Speaking to the WHT before the work was carried out, John maintains this is “just not good enough”.

And in the original Facebook post on November 16 he explained: “So please meet my neighbour. She’s a 93-year-old lady, physically struggling, mentally pretty bloody good to be honest, enough to give me a sharp tongue at times, living alone and with no extended family locally. She’s desperately keen to stay independent and largely manages it. She’s quite incredible!

“She has been a council tenant for over 50 years. This old lady has not been allowed a proper wash for over four months. Imagine. If I tell you she didn’t have a toilet she could use for over three months of this year would you believe me? That one is finally now sorted but welcome to the world of Welwyn Hatfield Borough Council.

“In truth, and somehow finding a degree of fairness in this post, quite a few of the dozens of staff I have spoken to have been very nice; as helpful as they can be, empathic and in many cases embarrassed about this situation – some actually not believing what I am saying to them.
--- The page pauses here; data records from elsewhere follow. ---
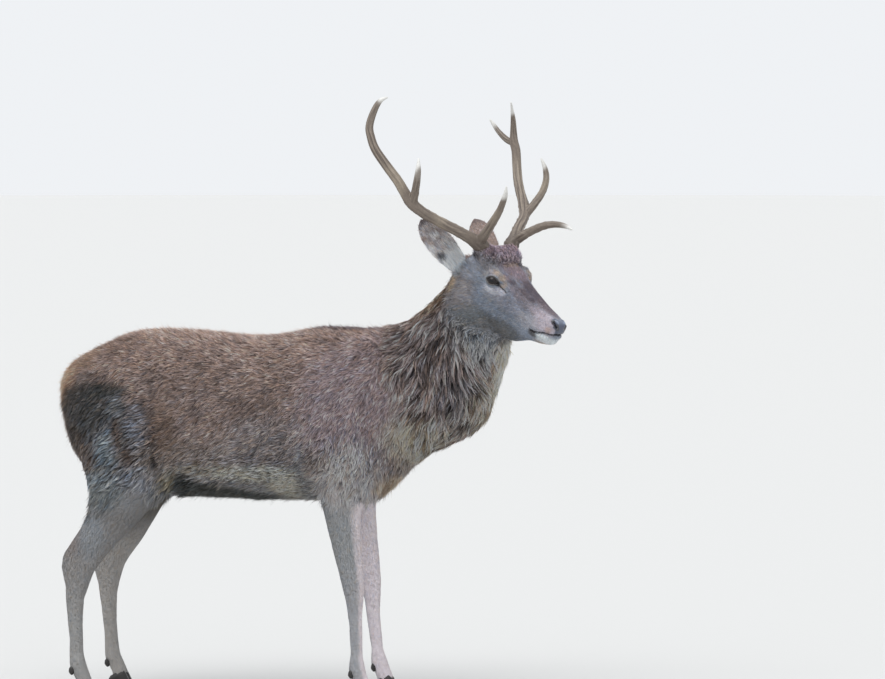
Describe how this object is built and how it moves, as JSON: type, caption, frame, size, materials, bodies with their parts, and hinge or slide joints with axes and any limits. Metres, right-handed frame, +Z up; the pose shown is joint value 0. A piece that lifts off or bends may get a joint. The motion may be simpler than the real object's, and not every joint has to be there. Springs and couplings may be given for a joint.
{
  "type": "red deer stag model",
  "caption": "Life-size still model of an antlered red deer stag, standing with its head turned to its right.",
  "frame": {"origin": "middle of the bounding box, on the floor that the hooves stand on", "axes": "X runs along the body towards the head, Y to the animal's left, Z up"},
  "size_m": [1.5724, 0.6402, 1.8143],
  "materials": {
    "antler": "satin",
    "coat": "matte",
    "eye": "glossy",
    "face": "matte",
    "hoof": "satin",
    "leg": "matte",
    "mane": "matte",
    "rump": "matte"
  },
  "bodies": {
    "root": {"antler_left_beam_high": "antler", "antler_left_beam_low": "antler", "antler_left_brow_tine": "antler", "antler_left_front_tine": "antler", "antler_left_rear_tine": "antler", "antler_left_trez_tine": "antler", "antler_right_beam_high": "antler", "antler_right_beam_low": "antler", "antler_right_brow_tine": "antler", "antler_right_trez_tine": "antler", "belly": "coat", "chest": "coat", "dewclaw_fore_left_inner": "hoof", "dewclaw_fore_left_outer": "hoof", "dewclaw_fore_right_inner": "hoof", "dewclaw_fore_right_outer": "hoof", "dewclaw_hind_left_inner": "hoof", "dewclaw_hind_left_outer": "hoof", "dewclaw_hind_right_inner": "hoof", "dewclaw_hind_right_outer": "hoof", "ear_left": "face", "ear_right": "face", "eye_left": "eye", "eye_right": "eye", "fore_cannon_left": "leg", "fore_cannon_right": "leg", "fore_pastern_left": "leg", "fore_pastern_right": "leg", "forearm_left": "leg", "forearm_right": "leg", "head": "face", "hind_cannon_left": "leg", "hind_cannon_right": "leg", "hind_pastern_left": "leg", "hind_pastern_right": "leg", "hoof_fore_left_inner": "hoof", "hoof_fore_left_outer": "hoof", "hoof_fore_right_inner": "hoof", "hoof_fore_right_outer": "hoof", "hoof_hind_left_inner": "hoof", "hoof_hind_left_outer": "hoof", "hoof_hind_right_inner": "hoof", "hoof_hind_right_outer": "hoof", "neck": "mane", "rump": "coat", "tail": "rump", "thigh_left": "leg", "thigh_right": "leg"}
  },
  "joints": []
}
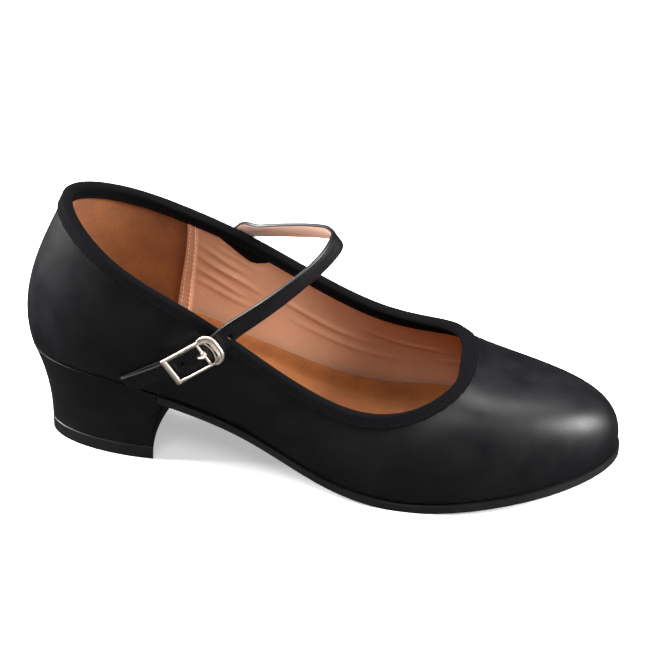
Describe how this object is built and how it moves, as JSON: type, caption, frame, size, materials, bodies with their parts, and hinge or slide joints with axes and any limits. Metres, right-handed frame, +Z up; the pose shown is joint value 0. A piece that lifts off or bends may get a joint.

“They have little or no cohesion within their organisation and certainly if they work for the council’s contracted out housing service Mears, no clue whatsoever. Some have even got arsey with me.

“Unusually for me, I have got to the end of the road. I’m tired and drained on the issue and I don’t know what I should do now. I need to try and find the time to get it done privately I’m guessing but get this.

“I have been told by WHBC, in no uncertain terms, that I need their permission to do it, and they will ‘only’ give me that in writing if I get the ‘county council’s’ Adult Service to do an assessment and report it to them. To be fair HCC Adult Services have been great, and have already been round to see her for an initial assessment,

“But they now need to refer her to county council’s ‘housing team’ to come and do an assessment and, unsurprisingly, there’s a four to six-month waiting list.”

The council has previously told the WHT: “We complete around 23,000 repairs every year and closely monitor and scrutinise our performance. For the period April 2019 to April 2020, we carried out 97 per cent of these to the Chartered Institute for Housing’s ‘First Fix’ standard and recorded a satisfaction rate of 90 per cent.”

And the WHT did make a Freedom of Information Request after it has done stories where council tenants have complained about waiting months for repairs to be carried out.

This revealed the date between work issued and completed by the council has decreased in recent years and remains less than 15 working days.

In 2017, it was around 14 days on average between date issued and date completed, in 2018 this fell to around 13 and in 2019 it went up slightly to 14.